Three months later, the calls have quieted down, but the questions haven't. People still want to know what happened, what CPW did about it, and whether it could happen again. Here's the timeline, cited from public reporting.
What Happened
On March 17, 2026, a contractor punctured the Santee Cooper main line at the Lake Moultrie Regional Water Plant. The breach interrupted the treated water supply to Summerville Commissioners of Public Works (CPW) and downstream distribution systems.
CPW issued a boil-water advisory affecting approximately 70,000 residents across Summerville, Goose Creek, and portions of Berkeley County between Moncks Corner and Goose Creek.
Who was affected:
- Summerville CPW customers (Nexton, Cane Bay, Carnes Crossroads, Foxbank, Summerville proper)
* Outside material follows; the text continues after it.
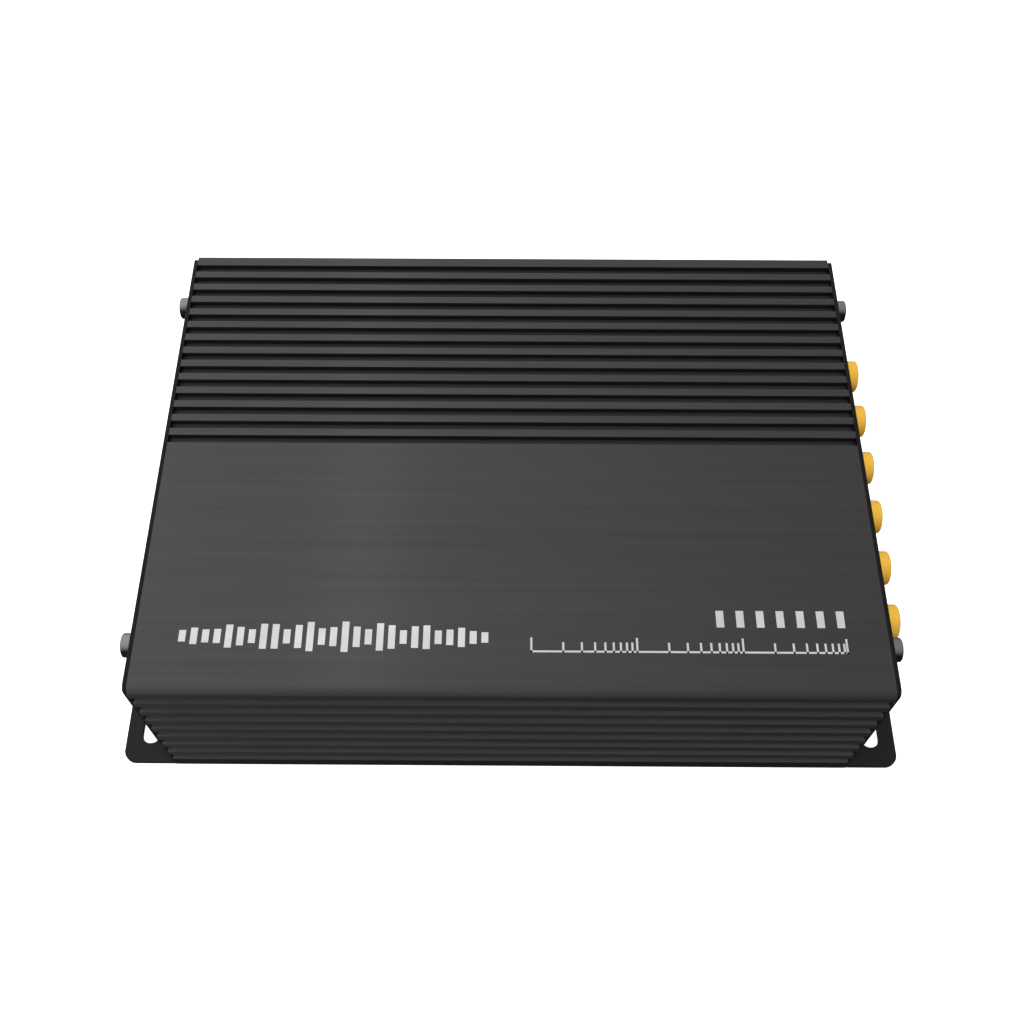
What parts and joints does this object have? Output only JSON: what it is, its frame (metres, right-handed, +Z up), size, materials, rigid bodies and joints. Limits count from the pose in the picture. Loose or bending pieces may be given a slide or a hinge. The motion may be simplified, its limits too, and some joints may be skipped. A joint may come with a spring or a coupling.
{
  "type": "car audio amplifier",
  "caption": "Flat finned aluminium car amplifier with end plates, slotted mounting ears, a row of gold phono sockets on one end and a harness socket and fuse on the other.",
  "frame": {"origin": "centre of the footprint, on the underside of the bottom plate", "axes": "+X along the length towards the phono sockets, -Y out of the front face, +Z up"},
  "size_m": [0.1906, 0.1218, 0.049],
  "materials": {
    "black_extrusion": "black anodised, brushed along the length on the flat part of the top",
    "black_sheet": "satin black powder coat on steel sheet",
    "black_screw": "black oxide steel, slightly polished on the head",
    "zinc_steel": "bright zinc plate",
    "brass_turned": "turned brass",
    "gold_plate": "bright gold plate",
    "tin_plate": "tin plate",
    "board_green": "green solder mask on glass laminate",
    "board_blue": "blue solder mask on glass laminate",
    "fibre_sheet": "pressed insulating fibre",
    "chip_black": "moulded epoxy",
    "connector_black": "moulded nylon, matt",
    "socket_white": "moulded plastic",
    "socket_red": "moulded plastic",
    "capacitor_sleeve": "shrunk plastic sleeve",
    "ceramic_part": "fired ceramic with tinned ends",
    "copper_wire": "enamelled copper wire",
    "powder_core": "epoxy coated pressed iron powder",
    "thermal_sheet": "silicone thermal sheet",
    "fuse_yellow": "clear yellow moulded plastic",
    "lamp_blue": "clear tinted lens"
  },
  "bodies": {
    "amplifier": {"heatsink_shell": "black_extrusion", "bottom_plate": "black_sheet", "end_plate_left": "black_sheet", "end_plate_right": "black_sheet", "end_screws_left": "black_screw", "end_screws_right": "black_screw", "bottom_screws": "black_screw", "insulation_sheet": "fibre_sheet", "standoffs": "brass_turned", "board_screws": "zinc_steel", "main_board": "board_green", "small_parts": "ceramic_part", "thermal_pads": "thermal_sheet", "power_ic_1": "chip_black", "power_ic_2": "chip_black", "power_ic_pins": "tin_plate", "clamp_bar": "zinc_steel", "clamp_screws": "zinc_steel", "reservoir_capacitor_1": "capacitor_sleeve", "reservoir_capacitor_2": "capacitor_sleeve", "reservoir_capacitor_3": "capacitor_sleeve", "channel_capacitors": "capacitor_sleeve", "input_capacitors": "capacitor_sleeve", "choke_core": "powder_core", "choke_winding": "copper_wire", "supply_inductor": "chip_black", "supply_regulator": "chip_black", "dsp_board": "board_blue", "dsp_chip": "chip_black", "converter_chips": "chip_black", "crystal": "zinc_steel", "board_headers": "connector_black", "header_pins": "gold_plate", "rca_housing_1": "connector_black", "rca_housing_2": "connector_black", "rca_housing_3": "connector_black", "rca_shell_1": "gold_plate", "rca_shell_2": "gold_plate", "rca_shell_3": "gold_plate", "rca_shell_4": "gold_plate", "rca_shell_5": "gold_plate", "rca_shell_6": "gold_plate", "rca_insulators_white": "socket_white", "rca_insulators_red": "socket_red", "rca_contacts": "gold_plate", "harness_socket": "connector_black", "harness_pins": "tin_plate", "fuse_holder": "connector_black", "fuse_clips": "brass_turned", "data_socket": "tin_plate", "data_tongue": "connector_black", "status_lamp": "lamp_blue"},
    "fuse": {"fuse_body": "fuse_yellow", "fuse_blades": "tin_plate"}
  },
  "joints": [
    {"name": "fuse_pull", "type": "slide", "parent": "amplifier", "child": "fuse", "axis": [-1, 0, 0], "range_m": [0, 0.025]}
  ]
}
- Goose Creek city water customers
- Berkeley County portions between Moncks Corner and Goose Creek
Who was NOT affected:
- Charleston Water System customers
- Naval Weapons Station residents
The advisory was extended through at least March 18, 2026, lasting a minimum of 24 hours after the repair was completed.
The Response
CPW activated its three emergency wells, which have a combined capacity of about 5 million gallons per day (CPW's average daily demand is about 6.5 million gallons per day). The emergency wells provided supplemental supply while the main line was being repaired.
The Santee Cooper repair restored the Lake Moultrie supply, and the advisory was lifted after water quality testing confirmed the system was back to compliance.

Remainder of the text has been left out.